Goodrich's earnings rise 50% for quarter

Charlotte-based Goodrich Corp., the largest supplier of aircraft landing gear, beat analysts' estimates with a 50 percent jump in second-quarter earnings as it sold more parts to planemakers amid higher demand for new jets that use less fuel.

The company said 2008 profit will be greater than it projected in April. Net income climbed to $186.6 million, or $1.46 a share, from $124.8 million, or 98 cents, a year earlier. Sales gained 17 percent to $1.85 billion, Goodrich said Thursday in a statement.
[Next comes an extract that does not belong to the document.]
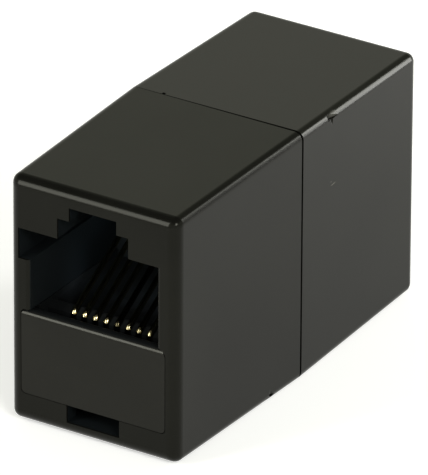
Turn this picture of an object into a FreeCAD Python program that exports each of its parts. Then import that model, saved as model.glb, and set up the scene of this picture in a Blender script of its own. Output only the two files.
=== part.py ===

Goodrich has benefited from higher sales to Airbus SAS and Boeing Co., its biggest customers, which are building aircraft for carriers combating rising oil prices with newer, more fuel- efficient models. Unlike some competitors, Goodrich's exposure to the threat that groundings of older jets will reduce demand for more-profitable spare parts is limited, said Chief Executive Officer Marshall Larsen.

The company is looking at acquisitions, with a focus on the defense side of the business, Larsen said during a conference call. “It would be very nice to find something in the $250-500 million revenue range to add to our portfolio to balance it.”

Goodrich's profit from continuing operations of $1.44 a share beat projections of $1.08, the average of 18 analyst estimates compiled by Bloomberg. Analysts predicted sales of $1.8 billion.